Today, NHS finances are in a hugely challenging position with the latest results from NHS trusts and NHS foundation trusts showing a year-to-date deficit of over £2bn. This suggests that the already alarming forecast of a £1.8bn shortfall for 2015/16 will be breached without radical action. There are no historic precedents for a deficit of this scale and this position is further exacerbated by the lack of significant real-terms growth in health spend, despite the health budget being protected by the government.
So how did the financial position deteriorate to this position so quickly from a combined surplus of £1.5bn in 2012/13? Are there solutions that are not structural or long-term? And what meaningful contribution can finance professionals make in such a difficult environment?
It would be too easy to compare UK healthcare spend as a proportion of GDP and put the current financial difficulties down to underfunding. Since the Blair government committed us to match European levels of spending on healthcare in 2000, we have actually seen spend increase to the European average of 9%.
This period has also seen the so-called ‘Lansley reforms’ introduced in 2011, the demise of strategic health authorities, primary care trusts being replaced by clinical commissioning groups, and the creation of NHS England and the Trust Development Authority. The latter has now being subsumed, along with Monitor, into the newly created NHS Improvement.

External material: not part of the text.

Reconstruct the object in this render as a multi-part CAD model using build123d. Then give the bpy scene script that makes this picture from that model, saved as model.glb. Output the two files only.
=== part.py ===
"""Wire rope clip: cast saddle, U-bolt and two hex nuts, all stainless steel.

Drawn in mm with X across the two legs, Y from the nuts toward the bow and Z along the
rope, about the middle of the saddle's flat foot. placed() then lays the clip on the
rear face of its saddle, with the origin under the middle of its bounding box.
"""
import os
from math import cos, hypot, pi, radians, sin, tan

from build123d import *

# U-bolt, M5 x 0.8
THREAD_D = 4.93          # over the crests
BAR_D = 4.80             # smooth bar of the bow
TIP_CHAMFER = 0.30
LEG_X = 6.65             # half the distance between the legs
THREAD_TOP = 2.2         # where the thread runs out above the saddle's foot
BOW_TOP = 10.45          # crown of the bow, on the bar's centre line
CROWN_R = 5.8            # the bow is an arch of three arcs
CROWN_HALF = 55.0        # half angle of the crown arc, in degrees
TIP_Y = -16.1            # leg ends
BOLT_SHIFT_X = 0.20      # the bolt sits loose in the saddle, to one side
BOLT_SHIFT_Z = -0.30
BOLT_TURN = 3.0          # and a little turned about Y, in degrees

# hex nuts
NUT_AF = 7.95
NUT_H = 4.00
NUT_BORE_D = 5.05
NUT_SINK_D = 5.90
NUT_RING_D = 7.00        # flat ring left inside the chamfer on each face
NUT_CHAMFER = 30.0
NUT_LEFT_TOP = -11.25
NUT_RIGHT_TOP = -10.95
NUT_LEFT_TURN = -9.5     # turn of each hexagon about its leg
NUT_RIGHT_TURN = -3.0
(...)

This constant turmoil in the oversight and regulatory framework may have contributed to the current financial position. The absence of robust system management and a clear separation of commissioner and provider priorities may have also contributed to long-running problems in the health economy. It is also important to consider how the impact of a significant cohort of experienced commissioners, system managers and regulators leaving the NHS contributed to the already unprecedented pressure it faces.

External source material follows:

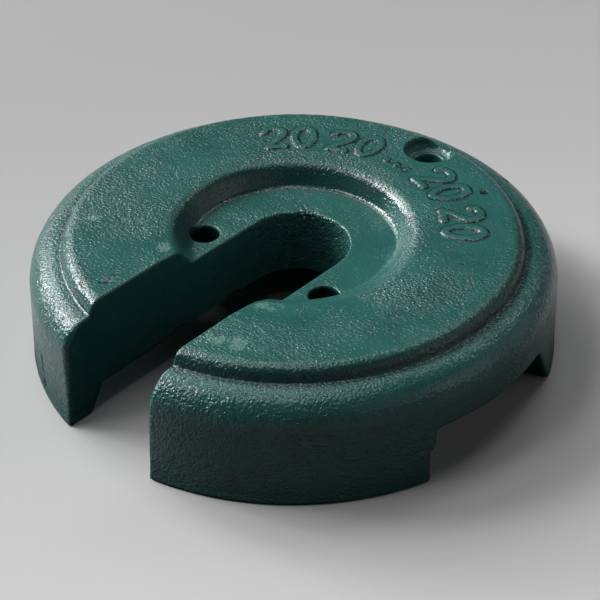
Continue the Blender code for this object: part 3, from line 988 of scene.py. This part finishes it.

Against this backdrop, NHS England produced the Five-year Forward View, which called for an additional £30bn of funding by 2020. This was predicated on £22bn coming from traditional efficiency savings, leaving a shortfall of £8bn, which has now been accepted by the current government as a priority in the last Spending Review. But with Lord Carter’s recent interim report on provider productivity opportunities identifying £5bn of potential savings, not all of which can be delivered immediately, it’s hard to see how this can be considered a robust conclusion.

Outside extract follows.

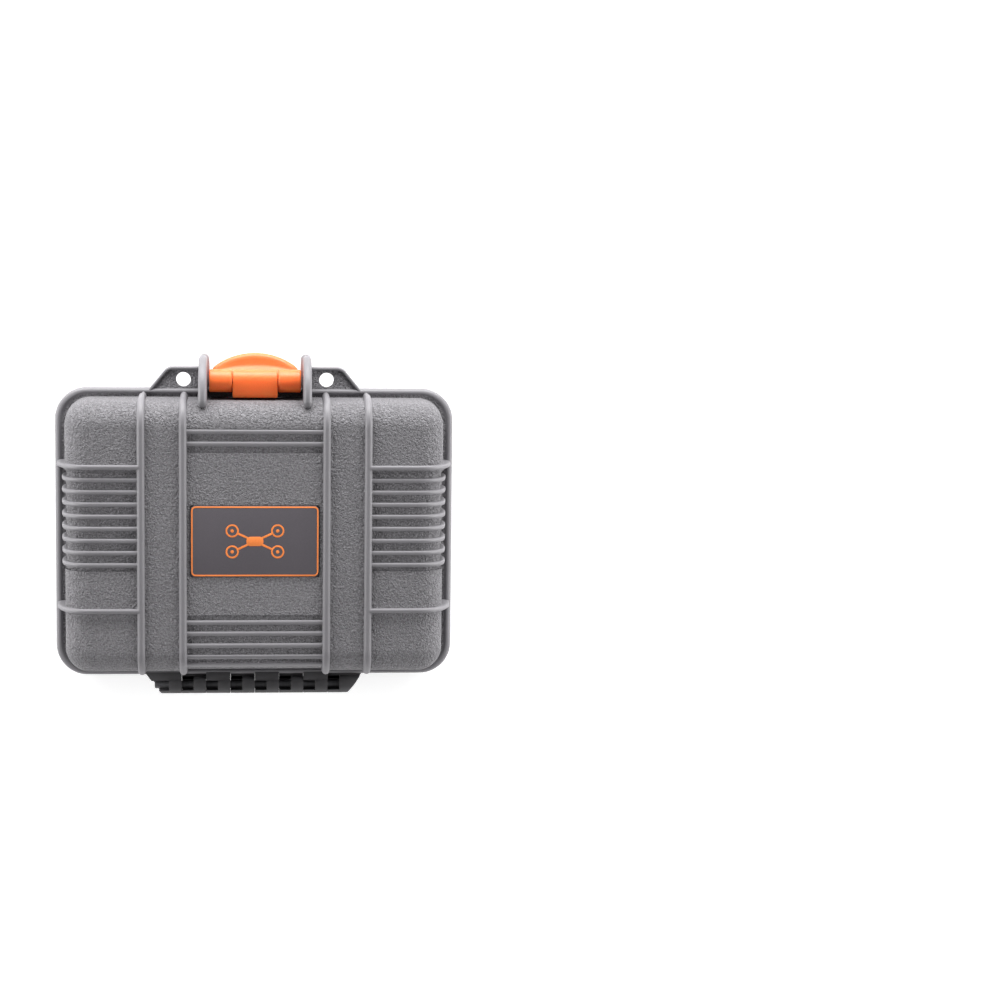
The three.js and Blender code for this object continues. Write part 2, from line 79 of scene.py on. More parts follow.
# ---------- driving dimensions, in millimetres ----------
GAP = 0.15  # half the slit between the flanges
FLANGE = Sizes(half_x=106.75, half_y=78.0, radius=16.8)
LID = Sizes(half_x=101.2, half_y=73.4, fillet=13.0, draft=0.8, height=34.0, wall=3.0)
BASE = Sizes(half_x=103.2, half_y=74.9, fillet=11.0, draft=0.9, height=BASE_HEIGHT - 1.2, wall=3.4)
LEDGE_Z = 3.3  # the flange's ledge, just below its raised rim
FLANGE_Z = 4.0

RIB_X = (38.0, 60.0)
RIB_HALF = 2.05
RIB_TOP = 2.0
LONG_RIB_Y = 38.3
FINE_RIB_HALF = 1.35
FINE_RIBS_SIDE = [-31.5 + 6.46 * i for i in range(8)]
FINE_RIBS_FRONT = [-57.3, -50.8]
FINE_RIBS_REAR = [44.6, 50.6, 57.0, 63.2, 67.9]
RECESS = 1.1
SIDE_ZONE = (-LONG_RIB_Y, 17.0)
FRONT_ZONE = (-58.9, -45.8)
REAR_ZONE = 40.6
LABEL = Sizes(width=67.7, depth=37.8, y=0.9, radius=2.6, pocket=0.9)

FOOT = Sizes(width=19.4, depth=8.2, slot_x=13.8, slot_y=3.0, height=1.2)
FOOT_ROWS = Sizes(x=65.2, y=-1.2, pitch=10.7, count=11)
PANEL_STEPS = ((27.3, 0.35), (53.0, 0.45), (75.6, -0.8))  # base: (distance from the middle, step down)
PLATE_X = (25.5, 30.0)
EAR_HOLE = (38.4, -82.6, 4.0)  # x, y and radius
EAR = Sizes(rim=1.7, face=2.7)
HINGE = Sizes(radius=4.8, pin=2.1, first=52.8, pitch=13.2, count=8, window=2.6, gap=0.05)
HINGE_END = Sizes(root=58.6, tip=50.4)  # half the hinge's length at the flange and at its free edge
SCALLOP = Sizes(half=27.0, depth=7.2)
CLAW_POCKET = Sizes(half=25.2, depth=7.2, z=12.8)
BOSS = Sizes(half=31.0, y=-63.4)  # the thicker wall inside the base, behind the latch

BARREL = 6.1
LINK_HALF = 11.95
LEVER_HALF = 24.4
BLADE_HALF = 23.8
ARCH = Sizes(tip=-96.6, end=-87.2, corner=2.6)
LIP = Sizes(width=3.0, side=20.6, end=-82.3, z=-8.7)

# foam pockets: x, y, width, depth and corner radius
POCKETS = [
    (0.0, 26.0, 168.0, 62.0, 12.0),
    (-56.0, -36.5, 56.0, 42.0, 8.0),
    (9.0, -36.5, 50.0, 42.0, 8.0),
    (63.0, -36.5, 40.0, 42.0, 8.0),
]


# ---------- materials ----------
def new_material(name):
    mat = bpy.data.materials.new(name)
    mat.use_nodes = True
    tree = mat.node_tree
    shader = tree.nodes["Principled BSDF"]
    return mat, tree, shader


def link(tree, a, b):
    tree.links.new(a, b)


def texture(tree, kind, **inputs):
    """A texture in the object's own coordinates."""
    coords = tree.nodes.new("ShaderNodeTexCoord")
    node = tree.nodes.new(kind)
    for name, value in inputs.items():
        node.inputs[name].default_value = value
    link(tree, coords.outputs["Object"], node.inputs["Vector"])
    return node


def noise(tree, scale, detail=3.0, rough=0.55, distortion=0.0):
    return texture(tree, "ShaderNodeTexNoise", Scale=scale, Detail=detail, Roughness=rough,
                   Distortion=distortion)


def ramp(tree, source, stops):
    node = tree.nodes.new("ShaderNodeValToRGB")
    elements = node.color_ramp.elements
    while len(elements) < len(stops):
        elements.new(0.5)
    for element, (place, colour) in zip(elements, stops):
        element.position = place
        element.color = (*colour, 1.0) if len(colour) == 3 else colour
    link(tree, source, node.inputs["Fac"])
    return node


def mix_colour(tree, factor, a, b, blend="MIX"):
    node = tree.nodes.new("ShaderNodeMix")
    node.data_type = "RGBA"
    node.blend_type = blend
    for socket, value in ((node.inputs["Factor"], factor), (node.inputs[6], a), (node.inputs[7], b)):
        if isinstance(value, (int, float)):
            socket.default_value = value
        elif isinstance(value, tuple):
            socket.default_value = (*value, 1.0)
        else:
            link(tree, value, socket)
    return node.outputs[2]


def bump(tree, shader, height, strength, distance, after=None):
    node = tree.nodes.new("ShaderNodeBump")
    node.inputs["Strength"].default_value = strength
    node.inputs["Distance"].default_value = distance
    link(tree, height, node.inputs["Height"])
    if after is not None:
        link(tree, after, node.inputs["Normal"])
    link(tree, node.outputs["Normal"], shader.inputs["Normal"])
    return node.outputs["Normal"]


def shaded(colour, factor):
    return tuple(min(1.0, c * factor) for c in colour)


def roughness_from(tree, shader, source, low, high):
    node = tree.nodes.new("ShaderNodeMapRange")
    node.inputs["To Min"].default_value = low
    node.inputs["To Max"].default_value = high
    link(tree, source, node.inputs["Value"])
    link(tree, node.outputs["Result"], shader.inputs["Roughness"])


def worn_edges(tree, colour_out, light, amount):
    """Lightens the most convex edges a little, broken up by noise."""
    geometry = tree.nodes.new("ShaderNodeNewGeometry")
    edge = ramp(tree, geometry.outputs["Pointiness"], [(0.52, (0, 0, 0)), (0.60, (amount,) * 3)])
    patchy = ramp(tree, noise(tree, 60.0, 4.0).outputs["Fac"], [(0.42, (0, 0, 0)), (0.62, (1, 1, 1))])
    both = mix_colour(tree, 1.0, edge.outputs["Color"], patchy.outputs["Color"], "MULTIPLY")
    return mix_colour(tree, both, colour_out, light)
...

This leaves providers having to find the remainder through efficiency savings, while the pressures to maintain current operational standards, such as the four-hour emergency department standard, and the focus on patient safety are unrelenting. Add to this the absence of a clear definition of financial failure, with the consequences thereafter and it is apparent that this is a severe problem.
So what, then, is to be done? First, we need to question whether the current number of NHS providers and commissioners are sustainable, and whether we can rationalise these organisations without becoming ensnared in undue consultation and process. Given the current staffing position across the service, there should be absolutely no need to lose any more experienced personnel.
Second, we need to urgently review the national tariff payment system and payment by results. This approach has served its purpose in helping to build capacity, increase the number of patients seen and helping to incentivise the reduction in waiting lists. There has never really been an effective way of remunerating healthcare providers for emergency treatment where they have very little opportunity to influence demand. This should be replaced as soon as it is practicable, at least in part, by some form of population-based funding.
Third, the emphasis must move away financial transactions to partnering with investment decision makers. The Efficient Systems and Processes workstream within the NHS Future Focused Finance programme identified how much time, effort and resource is spent on tasks of limited use within organisations, such as recoding expenditure, and between organisations, such as querying invoices. These activities are far removed from world-class finance functions and should be dispensed with, allowing a renewed focus on value creation.
Finally, if we are to retain a health service funded through general taxation, free at the point of delivery and with near universal coverage, we need to determine whether this is best facilitated through increased market influence and competition or greater intervention and planning. What is absolutely clear is that trying to accommodate both has had limited success and is unlikely to enable us to tackle the pressures we currently face.